The process of impeachment in the House of Representatives and the subsequent trial in the Senate is often described in terms of a judicial proceeding. The House assumes the role of grand jury, returning an indictment, and then acts as the prosecutor when the matter goes to the Senate, which is described as a jury.

Rolling in the chief justice of the United States as presiding officer (so the vice president is not placed in the awkward position of either protecting his boss or using the opportunity to steal his job) bolsters the view that the Senate Chamber becomes a court of law. It is a useful analogy to describe a practice that is both rare and unique.

Useful, but not altogether accurate.

The unavoidable fact is that the process of impeachment is a political one. Both the House and the Senate are enabled by some pretty vague constitutional language to make up their own rules as they go along. And there is no one empowered to tell any of those involved that they are doing it wrong.

Still, the Senate is doing it wrong.

From the top on down, Republicans who hold the Senate majority are not even pretending to be an impartial jury, or even to be willing to consider the facts and the law.

Led by Majority Leader Mitch McConnell, who is openly colluding with the White House, and followed by Sen. Mike Lee, the president’s campaign co-chair in Utah, the official Republican line is that they are out to reject the articles of impeachment as quickly as possible, asserting that their wholly partisan action will somehow balance what they see as a wholly partisan action on the part of the House.

There remains, though, some small hope that the actions of the Senate will be at least a little more judicious. And much of that hope rests on the shoulders of Utah’s other senator, Mitt Romney.

Romney has been a rare bird among Republicans, being sometimes willing to criticize the president over specific actions and utterances, not just during the 2016 campaign but since the administration took office.
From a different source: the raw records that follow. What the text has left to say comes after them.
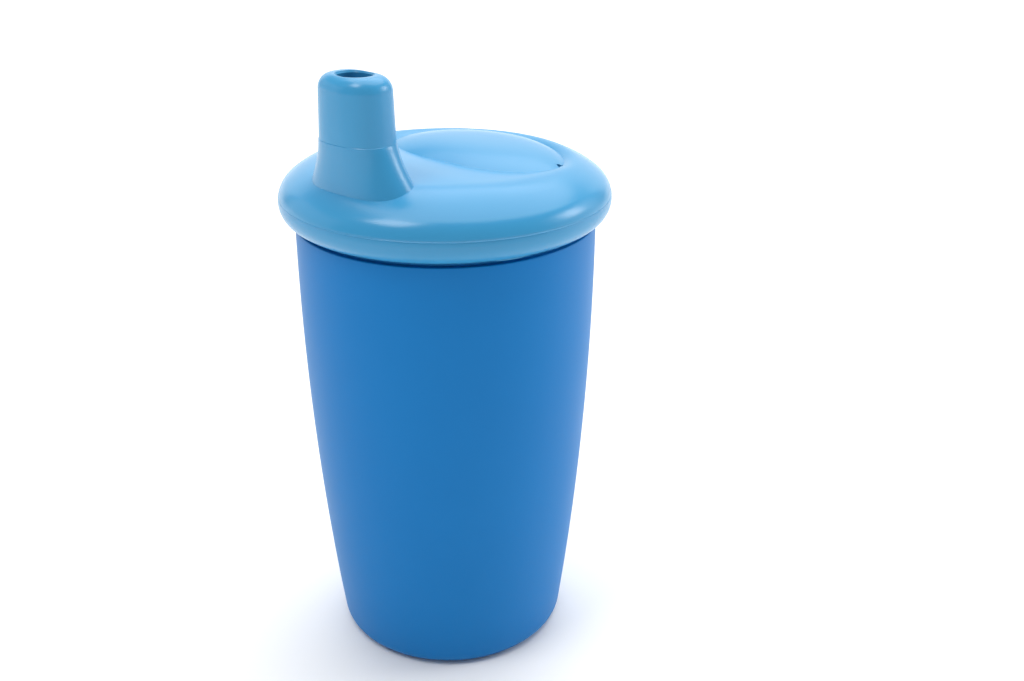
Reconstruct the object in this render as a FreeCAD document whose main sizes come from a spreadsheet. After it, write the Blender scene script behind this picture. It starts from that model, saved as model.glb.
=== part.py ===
import FreeCAD, Part
import Sketcher
import math
import os
import re
from FreeCAD import Placement, Rotation, Vector

# Sippy cup: a tumbler with a screw lid that carries a drinking spout.
# The origin is the centre of the base on the surface that the cup stands on. +Z is up and the
# spout is on the -X side, so the XZ plane halves the spout, its valve and the raised pad. Lengths
# are in millimetres.

SIZES = [
    # tumbler
    ("base_radius", 28.9, "outer wall carried down to the surface"),
    ("base_corner", 3.5, "rounding between wall and base"),
    ("foot_width", 2.6, "width of the ring that it stands on, outside the recess"),
    ("foot_recess", 1.2, "how far the middle of the base is above the surface"),
    ("shoulder_radius", 36.3, "outer wall just under the lid"),
    ("wall_bow", 1.9, "how far the wall stands out from a straight taper"),
    ("cup_wall", 2.2, "thickness of wall and floor"),
    ("floor_corner", 3.0, "rounding inside, between wall and floor"),
    ("ledge_height", 110.6, "top of the shoulder"),
    ("neck_radius", 35.2, "root of the outer thread"),
    ("mouth_radius", 33.6, "inside of the neck"),
    ("lip_height", 118.5, "top of the tumbler"),
    ("lip_round", 0.6, "rounding of the lip"),
    # screw thread
    ("thread_lead", 12.0, "rise in one turn"),
    ("thread_depth", 0.9, "height of a ridge from its root"),
    ("ridge_root", 2.0, "width of a ridge at its root"),
    ("ridge_crest", 1.1, "width of a ridge at its crest"),
    ("outer_start", 114.3, "lowest point of an outer ridge's middle"),
    ("outer_rise", 2.6, "rise of an outer ridge"),
    ("inner_rise", 2.2, "rise of a lid ridge"),
    ("thread_bury", 0.3, "how deep a ridge is set into its wall"),
    # lid
    ("lid_radius", 40.0, "widest radius, at the rim's equator"),
    ("rim_height", 116.5, "height of the rim's equator"),
    ("rim_rise", 9.5, "lid top above the equator"),
    ("rim_flank", 6.5, "outer radius of the rim's upper side"),
    ("rim_under", 6.0, "radius of the rim's underside"),
    ("crown_radius", 25.0, "edge of the flat top"),
    ("bore_radius", 36.5, "root of the inner thread"),
    ("lid_wall", 2.0, "thickness of the top"),
    ("land_height", 120.5, "face that presses on the seal"),
    ("seal_lip_outer", 32.3, "outer radius of the ring inside the seal"),
    ("seal_lip_inner", 30.8, "inner radius of that ring"),
    ("seal_lip_height", 119.0, "lower end of that ring"),
    ("seal_clearance", 0.3, "gap between the seal and the bore"),
    ("cut_past", 1.0, "how far a cut runs past the face that it opens"),
    # raised D-shaped pad on the rear of the lid
    ("pad_radius", 28.6, "rear edge, about the cup's axis"),
    ("pad_front", 2.5, "front edge, towards the spout"),
    ("pad_corner", 12.0, "rounding of its two ends at the bottom"),
    ("pad_top_corner", 3.5, "rounding of its two ends at the top"),
    ("pad_rise", 1.4, "height above the top"),
    ("pad_slope", 11.0, "width of the slope all round it"),
    # spout
    ("spout_offset", 27.6, "distance of the spout from the cup's axis"),
    ("spout_height", 149.4, "top of the spout"),
    ("spout_tip_across", 8.7, "half width at the top"),
    ("spout_tip_radial", 6.2, "half depth at the top"),
    ("spout_seam_height", 134.8, "where the skirt of the spout begins"),
    ("spout_seam_across", 9.5, "half width there"),
    ("spout_seam_radial", 6.7, "half depth there"),
    ("spout_root_height", 121.5, "where the skirt ends, inside the rim"),
    ("spout_root_across", 14.4, "half width there"),
    ("spout_root_radial", 8.2, "half depth there"),
    ("spout_corner", 5.5, "corner rounding of its section"),
    ("spout_round", 3.4, "rounding of its top edge"),
    ("hole_across", 4.3, "half width of the drinking hole"),
    ("hole_radial", 3.5, "half depth of the drinking hole"),
    ("hole_corner", 3.2, "corner rounding of the drinking hole"),
    ("channel_across", 6.4, "half width of the channel at the lid top"),
    ("channel_radial", 4.2, "half depth of the channel at the lid top"),
    ("channel_corner", 3.9, "corner rounding of the channel"),
    ("channel_offset", 25.0, "distance of the channel's lower end from the axis"),
    ("channel_lean", 0.8, "how much nearer to the axis the channel is than the spout, at its seam"),
    # drinking valve under the spout
    ("socket_offset", 22.6, "distance of the valve socket from the axis"),
    ("socket_bore", 6.4, "bore of the socket"),
    ("socket_wall", 1.4, "wall of the socket"),
    ("socket_height", 116.5, "lower end of the socket"),
    ("push_clearance", 0.1, "radial clearance of parts pushed on by hand"),
    ("plug_height", 122.5, "upper end of the holder's plug"),
    ("plug_bore", 4.9, "bore of the holder's plug"),
    ("holder_radius", 8.4, "outer radius of the holder's cage"),
    ("cage_radius", 7.2, "bore of the holder's cage"),
    ("cage_top", 114.6, "roof of the cage, where the membrane seats"),
    ("cage_height", 110.4, "lower end of the cage"),
    ("bead_depth", 1.3, "thickness of the membrane's bead"),
    ("membrane_radius", 5.0, "free radius of the membrane"),
    ("membrane_sag", 1.5, "how far the membrane bulges down"),
    ("membrane_wall", 0.7, "thickness of the membrane"),
    ("slit_length", 5.0, "length of each slit"),
    ("slit_width", 0.2, "gap of each slit"),
    ("ring_depth", 2.0, "height of the retaining ring"),
    # air vent at the pad's end
    ("vent_radius", 27.6, "distance of the vent from the axis"),
    ("vent_angle", 59.0, "angle of the vent from the rear, on the -Y side"),
    ("vent_hole", 0.8, "radius of the air hole"),
    ("boss_radius", 2.0, "outer radius of the boss under the hole"),
    ("boss_height", 119.2, "lower end of the boss"),
    ("cap_wall", 0.8, "wall of the silicone cap on the boss"),
    ("cap_height", 117.6, "lower end of the cap"),
    ("cap_top", 122.6, "upper end of the cap"),
]

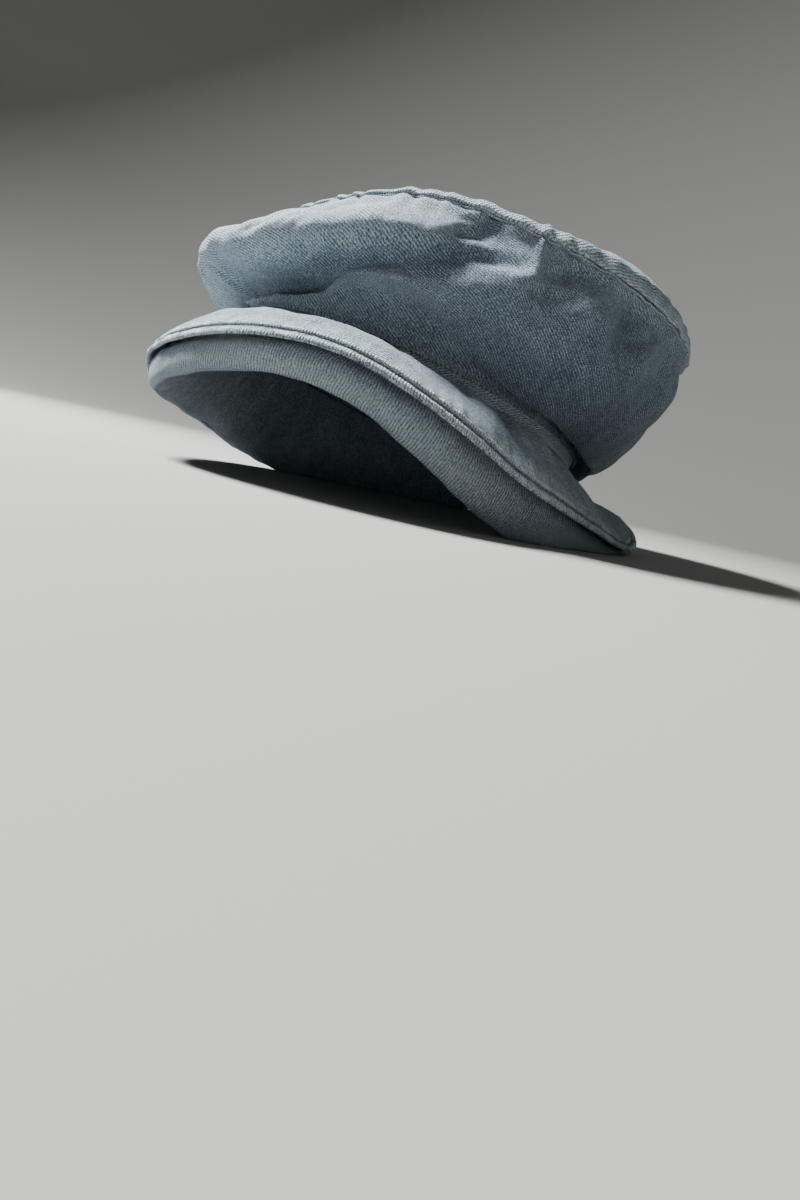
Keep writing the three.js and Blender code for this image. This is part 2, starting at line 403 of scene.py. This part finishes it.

In the current unpleasantness, he has at least tried to hold himself out as an impartial juror, attempting to not prejudge the matter before the evidence has been heard.

It would thus be helpful to his own cause if Romney could muster whatever influence he has to make sure that the Senate does, indeed, hear the evidence.

While the Constitution requires a two-thirds vote to actually remove a president, a mere 51-member majority can make the rules for the proceedings. If all 47 Democrats, and their two allied independents, stick together, the vote of Romney and two other Republicans could force a process where not only the evidence gathered in the House process is placed on the record, but documents so far withheld and witnesses thus far silenced are seen and heard.

If nothing else, such action will expose as a lie the protests of the president that he has not had the benefit of full due process, when it is the president himself who had blocked so much necessary information and so many knowledgeable witnesses.

Romney might be joined by Alaska Sen. Lisa Murkowski, who has expressed much discomfort with the way McConnell is managing the process, and Maine Sen. Susan Collins, who is taking a lot of political heat back home for her support of the president on such things as the tax cuts and Supreme Court appointments.

The three of them could not oust the president, and they might not really want to. But they could force the Senate to take seriously its constitutional duty. The evidence they would put before the Senate would also then be before the voters come the election of 2020.

And then the real jury could consider its verdict.